Irish potatoes: Begin planting Irish potatoes around mid-January. Fertilize at the rate of 7 to 8 pounds of a complete fertilizer (8-8-8, 13-13-13) or 8-24-24 per 100 feet of row before planting (0.7-0.8 pounds per 10 feet of row).

Cut seed potatoes into blocky pieces that weigh about 1½ to 2 ounces each or are about the size of an egg. Be sure each seed piece has at least one eye; this is where the plant will originate. Irish potato plants may be nipped back by a light frost, but damage usually is not serious. Plant seed pieces 10 to 15 inches apart in the row.

Winter Soils

Now is a good time to have your sample tested. Bring about 1 pint of soil to your parish’s LSU AgCenter Extension Service office or a participating garden center. Make sure to specify the type of grass you are growing on the soil test form. Soil samples submitted to the LSU AgCenter cost only $10, and they provide a wealth of information concerning the overall fertility of your soil.

If results of the soil test indicate the soil pH is too acidic, lime will be prescribed in the soil test recommendations. Winter is the best time to apply lime so it can be fully activated by the following spring. The correct soil pH is extremely important and has everything to do with nutrient availability to your lawn’s roots and to fertilizer performance.

Preparing Roses for Spring Blooms

Rose ballerina

Roses should be pruned anytime from late January (south Louisiana) through mid-February (north Louisiana).

This pruning is especially important for hybrid tea and grandiflora roses. Without this annual pruning, these roses generally become leggy, less vigorous and unattractive and do not bloom as well. In general, however, all types of roses usually require some pruning each year to control their shape or size.

Use sharp bypass hand pruners on roses. Should you need to cut canes larger than one-half inch in diameter, you should use bypass loppers. Hybrid tea and grandiflora roses generally are cut back to about 18 to 24 inches from the ground. Other types of roses that are everblooming (such as China, tea, noisette, Bourbon, polyantha, floribunda, landscape and miniature roses) also may be pruned now. In general, roses in these categories have more pleasing shapes without severe pruning. Unless there is a need to control their size, they are only lightly shaped under most circumstances.

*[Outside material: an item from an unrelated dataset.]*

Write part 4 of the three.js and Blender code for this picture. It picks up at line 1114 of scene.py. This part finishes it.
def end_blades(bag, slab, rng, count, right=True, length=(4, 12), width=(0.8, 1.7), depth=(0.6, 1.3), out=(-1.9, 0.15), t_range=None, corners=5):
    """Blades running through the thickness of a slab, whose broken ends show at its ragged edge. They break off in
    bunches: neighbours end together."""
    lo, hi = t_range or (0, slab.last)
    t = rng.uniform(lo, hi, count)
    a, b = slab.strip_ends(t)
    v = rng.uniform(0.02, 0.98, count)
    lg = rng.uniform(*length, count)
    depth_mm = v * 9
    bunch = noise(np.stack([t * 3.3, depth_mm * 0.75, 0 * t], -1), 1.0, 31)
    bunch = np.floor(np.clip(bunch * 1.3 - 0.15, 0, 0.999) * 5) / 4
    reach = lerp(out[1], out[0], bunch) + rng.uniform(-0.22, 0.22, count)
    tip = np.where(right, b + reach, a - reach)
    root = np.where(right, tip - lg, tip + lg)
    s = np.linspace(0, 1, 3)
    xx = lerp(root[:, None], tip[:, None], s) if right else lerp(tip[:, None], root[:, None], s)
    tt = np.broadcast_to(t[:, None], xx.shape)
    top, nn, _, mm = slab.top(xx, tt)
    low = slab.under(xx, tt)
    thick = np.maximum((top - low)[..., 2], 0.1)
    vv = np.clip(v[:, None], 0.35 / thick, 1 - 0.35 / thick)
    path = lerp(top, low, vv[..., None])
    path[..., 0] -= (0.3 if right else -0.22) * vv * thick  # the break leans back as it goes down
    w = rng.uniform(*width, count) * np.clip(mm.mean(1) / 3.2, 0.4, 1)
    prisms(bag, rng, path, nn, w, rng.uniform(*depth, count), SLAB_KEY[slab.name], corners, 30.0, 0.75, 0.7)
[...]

First, prune out any dead or diseased canes. To shape the bushes, you can use hand pruners to selectively cut back individual branches. Landscape roses can even be sheared with hedge shears to shape them and encourage full, bushy growth. If some of your bushes are considerably overgrown, they will tolerate severe pruning to get them back into shape. Other than hybrid teas and grandifloras, roses are cut back about one-third to one-half their height, depending on the situation. Long, especially vigorous shoots that have grown well beyond the rest of the bush and make it look out of balance may be cut back further than the rest of the bush. Young bushes planted within the last year or two likely will not need drastic pruning but may be cut back slightly to encourage a full, bushy plant. It is easier and healthier for the rose bush if you prune at least once a year. It is very difficult to properly prune a rose bush that has been allowed to grow for several years without pruning. Don’t forget that we also do a second, but not as severe, pruning on ever blooming roses in late summer through late August.